Dave Paul, a fire service station manager, said: "There's a tragic chain of events going on where, unfortunately, an open fire caused the deaths of four children in Hulland Ward.
"Now there's been another death from an open fire.
"The safety message here is you must have a fireguard in place and make sure it's not overloaded with fuel.
"Ensure chimneys are kept clean and smoke alarms are fitted and work properly."
Firefighters were called to the house after being alerted by the man's next-door neighbour, Glyn Jones, who said his wife had been woken by noises coming from the house.
The 51-year-old said: "We went to look out the back window and we saw smoke coming out of the house.
"I rang the fire brigade and went round to try to wake him up. I banged on the door until fire crews arrived.
"It's been a real shock for us. We didn't know him very well at all. He kept himself to himself."

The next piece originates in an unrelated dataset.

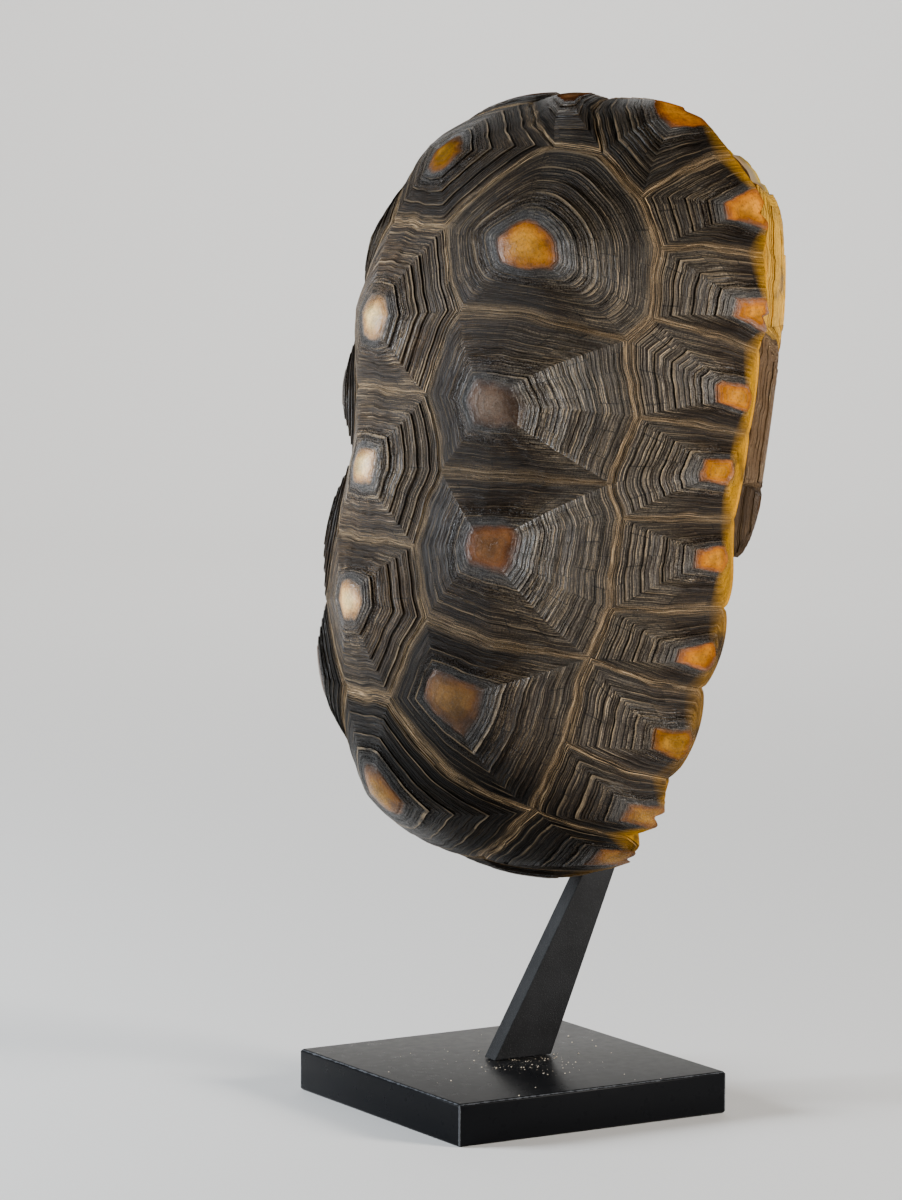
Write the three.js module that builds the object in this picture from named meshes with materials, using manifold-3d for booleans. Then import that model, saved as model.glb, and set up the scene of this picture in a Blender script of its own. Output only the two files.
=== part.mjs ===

Crews from Ascot Drive, Nottingham Road, Kingsway and Ilkeston fire stations arrived at the scene and gained access to the house by forcing entry through the front and back doors.
It took 20 firefighters to rescue the victim and tackle the blaze. The man's pet dog, thought to be a collie, was found dead in the bedroom.
Firefighters said the man had smoke alarms in place with batteries in them but it was unknown if they were in working order.
Residents in the street spoke of their shock at the tragedy.
Carol Hotter said she had recently started talking to the man when she saw him walking his dog.
The 50-year-old said: "I didn't see anything of the fire. It's such a shame as he seemed like a really nice man. I only recently starting stopping to stroke his dog and spoke with him. We had quite a few nice chats.
"I never heard him mention family but he would speak about things that happened to him when he was younger."
Another neighbour, Sharon Perrett said sirens had woken her up.
She said: "I could see a lot of commotion around the house but couldn't really see the severity of it.
"I had seen the man walking his dog up and down the road a few times. It's so sad, really shocking."
Jonathan Hatto, 34, said he heard sirens at about 2.50am.
He said: "The fire service had blocked off the road and I saw them going in next door's house.
"I didn't personally know the man who died but I know he walked his dog around here and would cycle into Allenton."
Another neighbour said the man was a keen bird watcher. He said: "He used to speak with me about his bird-watching. He really enjoyed it.
"It's really sad. He always kept himself to himself but was a lovely man."
Derbyshire Fire and Rescue Service is currently campaigning to ensure domestic sprinklers are fitted into all new homes.
A spokesman said: "Whilst a working smoke alarm gives essential early warning of a fire, a sprinkler system will actually fight the fire and will help to reduce its spread."